(Modeling code records)
— Begin —

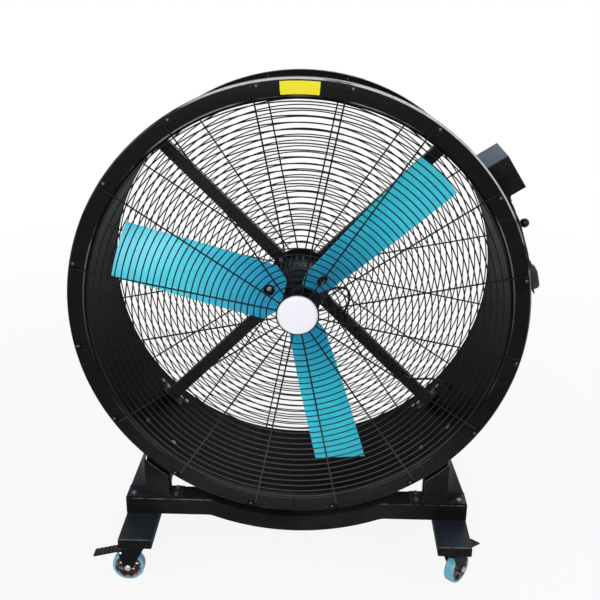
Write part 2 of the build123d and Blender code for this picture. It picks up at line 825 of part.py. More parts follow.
def make_rotor_bolts():
    """Blade bolts with nuts, and the screw and washer that hold the hub on the shaft."""
    with BuildPart() as bolts:
        for number in range(blade_count):
            angle = blade_first_angle + number * 360 / blade_count
            rear = rear_normal(angle, root_pitch)
            middle = on_drum(angle, blade_bolt_circle_r, rotor_plane)
            seat = middle - rear * (blade_thickness / 2 + boss_height)
            grip = boss_height + blade_thickness + paddle_thickness
            hexagon(seat - rear * bolt_head, rear, bolt_head_r, bolt_head)
            rod(seat, rear, blade_bolt_r, grip + nut_height)
            hexagon(seat + rear * grip, rear, bolt_head_r, nut_height)
        hub_face = on_drum(0, 0, rotor_plane - hub_front)
        rod(hub_face, (0, -1, 0), hub_washer_r, hub_washer)
        hexagon(hub_face - Vector(0, hub_washer, 0), (0, -1, 0), hub_screw_r, hub_screw_head)
        rod(hub_face, (0, 1, 0), blade_bolt_r, hub_screw_grip)
    save(bolts, "rotor_bolts")


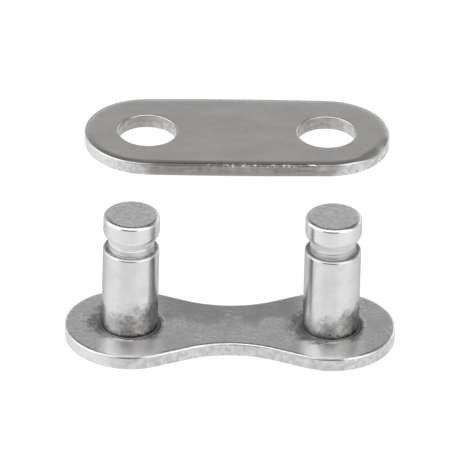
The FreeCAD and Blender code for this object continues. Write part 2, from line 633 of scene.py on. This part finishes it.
def pin_steel(name, axis_x, neck_tone, grime_height, grime_lean, grime_side):
    """Turned and plated pin: bright shank, ringed neck, satin head and a soiled foot."""
    material, tree, shader, place = new_metal(name)
    shader.inputs["Specular Tint"].default_value = grey(0.6)
    parts = split(tree, place)
    height_up = parts["Z"]
    grain = use_effect(tree, tumbled_grain, place, Patch_Scale=1100.0, Grain_Scale=8000.0)
    mottle = use_effect(tree, tumbled_grain, place, Patch_Scale=2600.0, Grain_Scale=6000.0)
    pitted = use_effect(tree, tumbled_grain, place, Patch_Scale=4300.0, Grain_Scale=9000.0)
    rings = use_effect(tree, turning_marks, place, Rings_Scale=9000.0)["Rings"]
    foot = use_effect(tree, foot_grime, place, Pin_X=axis_x, Height=grime_height, Lean=grime_lean,
                      Side_Angle=grime_side)
    in_groove = within(
        tree, height_up,
        coming=(shoulder_height - 0.00010, shoulder_height - 0.00001),
        going=(cone_top - 0.00020, cone_top),
    )
    on_cone = within(
        tree, height_up,
        coming=(neck_top - 0.00006, neck_top + 0.00002),
        going=(cone_top - 0.00010, cone_top),
    )
    on_head_wall = ramp(tree, height_up, cone_top - 0.00010, cone_top + 0.00010)
    on_head = ramp(tree, height_up, head_top - 0.000010, head_top - 0.000004)

    shank = blend_colours(tree, grain["Patches"], tone(0.585, 0.59, 0.60), tone(0.635, 0.635, 0.64))
    head = blend_colours(tree, pitted["Patches"], tone(0.95, 0.95, 0.955), tone(0.73, 0.73, 0.735))
    # Grime on the foot, and painted shade on the ledge, in one colour
    grime_and_shade_tone = blend_colours(tree, mottle["Patches"], tone(0.165, 0.16, 0.15), tone(0.315, 0.31, 0.30))
    grime_and_ledge_shade = reckon(tree, "MAXIMUM", foot["Grime"], painted_ledge_shade(tree, parts, axis_x, mottle["Patches"]))
    colour = coated(
        tree, shank,
        (times(tree, on_head_wall, 0.3), tone(0.80, 0.80, 0.805)),
        (on_head, head),
        (in_groove, neck_colour(tree, height_up, rings, on_cone, neck_tone)),
        # Foot grime, and painted shade on the ledge under the head
        (times(tree, grime_and_ledge_shade, 0.92), grime_and_shade_tone),
        (foot["Crust"], tone(0.09, 0.085, 0.08)),
    )
    rough = piled(
        tree, ramp(tree, grain["Patches"], 0.0, 1.0, 0.23, 0.19),
        (on_head, 0.10),
        (on_head_wall, 0.05),
        (in_groove, 0.24),
        (on_cone, 0.26),
        (foot["Grime"], 0.15),
    )
    ring_height = piled(tree, 0.4, (in_groove, 2.5))
    patch_height = piled(tree, 0.5, (foot["Grime"], 3.0), (on_head, 1.0))
    bumps = piled(
        tree, 0.0,
        (mottle["Patches"], patch_height),
        (grain["Grain"], 0.5),
        (rings, ring_height),
    )
    finish_metal(tree, shader, colour, rough, bumps, 0.000003)
    return material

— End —

**WHAT TO WORK ON:** Exactly as shown above, return every record.

**CORRECT OUTPUT:**
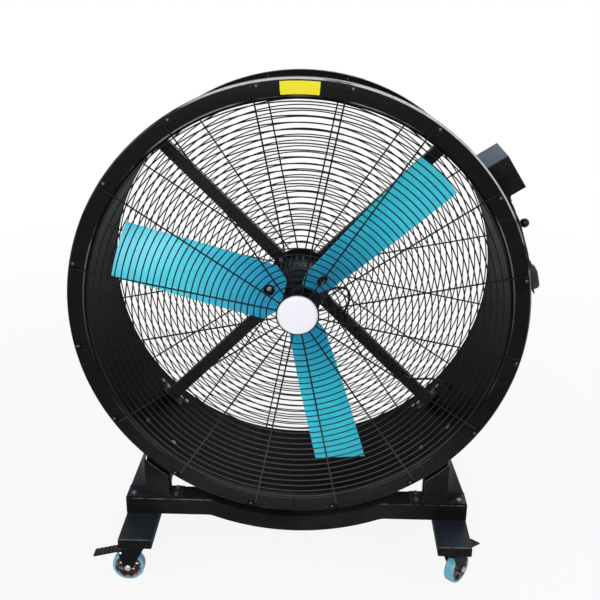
Write part 2 of the build123d and Blender code for this picture. It picks up at line 825 of part.py. More parts follow.
def make_rotor_bolts():
    """Blade bolts with nuts, and the screw and washer that hold the hub on the shaft."""
    with BuildPart() as bolts:
        for number in range(blade_count):
            angle = blade_first_angle + number * 360 / blade_count
            rear = rear_normal(angle, root_pitch)
            middle = on_drum(angle, blade_bolt_circle_r, rotor_plane)
            seat = middle - rear * (blade_thickness / 2 + boss_height)
            grip = boss_height + blade_thickness + paddle_thickness
            hexagon(seat - rear * bolt_head, rear, bolt_head_r, bolt_head)
            rod(seat, rear, blade_bolt_r, grip + nut_height)
            hexagon(seat + rear * grip, rear, bolt_head_r, nut_height)
        hub_face = on_drum(0, 0, rotor_plane - hub_front)
        rod(hub_face, (0, -1, 0), hub_washer_r, hub_washer)
        hexagon(hub_face - Vector(0, hub_washer, 0), (0, -1, 0), hub_screw_r, hub_screw_head)
        rod(hub_face, (0, 1, 0), blade_bolt_r, hub_screw_grip)
    save(bolts, "rotor_bolts")


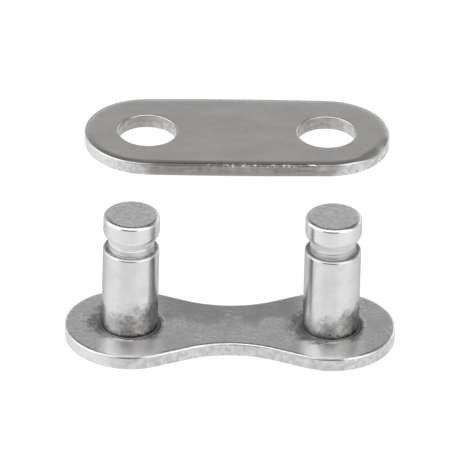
The FreeCAD and Blender code for this object continues. Write part 2, from line 633 of scene.py on. This part finishes it.
def pin_steel(name, axis_x, neck_tone, grime_height, grime_lean, grime_side):
    """Turned and plated pin: bright shank, ringed neck, satin head and a soiled foot."""
    material, tree, shader, place = new_metal(name)
    shader.inputs["Specular Tint"].default_value = grey(0.6)
    parts = split(tree, place)
    height_up = parts["Z"]
    grain = use_effect(tree, tumbled_grain, place, Patch_Scale=1100.0, Grain_Scale=8000.0)
    mottle = use_effect(tree, tumbled_grain, place, Patch_Scale=2600.0, Grain_Scale=6000.0)
    pitted = use_effect(tree, tumbled_grain, place, Patch_Scale=4300.0, Grain_Scale=9000.0)
    rings = use_effect(tree, turning_marks, place, Rings_Scale=9000.0)["Rings"]
    foot = use_effect(tree, foot_grime, place, Pin_X=axis_x, Height=grime_height, Lean=grime_lean,
                      Side_Angle=grime_side)
    in_groove = within(
        tree, height_up,
        coming=(shoulder_height - 0.00010, shoulder_height - 0.00001),
        going=(cone_top - 0.00020, cone_top),
    )
    on_cone = within(
        tree, height_up,
        coming=(neck_top - 0.00006, neck_top + 0.00002),
        going=(cone_top - 0.00010, cone_top),
    )
    on_head_wall = ramp(tree, height_up, cone_top - 0.00010, cone_top + 0.00010)
    on_head = ramp(tree, height_up, head_top - 0.000010, head_top - 0.000004)

    shank = blend_colours(tree, grain["Patches"], tone(0.585, 0.59, 0.60), tone(0.635, 0.635, 0.64))
    head = blend_colours(tree, pitted["Patches"], tone(0.95, 0.95, 0.955), tone(0.73, 0.73, 0.735))
    # Grime on the foot, and painted shade on the ledge, in one colour
    grime_and_shade_tone = blend_colours(tree, mottle["Patches"], tone(0.165, 0.16, 0.15), tone(0.315, 0.31, 0.30))
    grime_and_ledge_shade = reckon(tree, "MAXIMUM", foot["Grime"], painted_ledge_shade(tree, parts, axis_x, mottle["Patches"]))
    colour = coated(
        tree, shank,
        (times(tree, on_head_wall, 0.3), tone(0.80, 0.80, 0.805)),
        (on_head, head),
        (in_groove, neck_colour(tree, height_up, rings, on_cone, neck_tone)),
        # Foot grime, and painted shade on the ledge under the head
        (times(tree, grime_and_ledge_shade, 0.92), grime_and_shade_tone),
        (foot["Crust"], tone(0.09, 0.085, 0.08)),
    )
    rough = piled(
        tree, ramp(tree, grain["Patches"], 0.0, 1.0, 0.23, 0.19),
        (on_head, 0.10),
        (on_head_wall, 0.05),
        (in_groove, 0.24),
        (on_cone, 0.26),
        (foot["Grime"], 0.15),
    )
    ring_height = piled(tree, 0.4, (in_groove, 2.5))
    patch_height = piled(tree, 0.5, (foot["Grime"], 3.0), (on_head, 1.0))
    bumps = piled(
        tree, 0.0,
        (mottle["Patches"], patch_height),
        (grain["Grain"], 0.5),
        (rings, ring_height),
    )
    finish_metal(tree, shader, colour, rough, bumps, 0.000003)
    return material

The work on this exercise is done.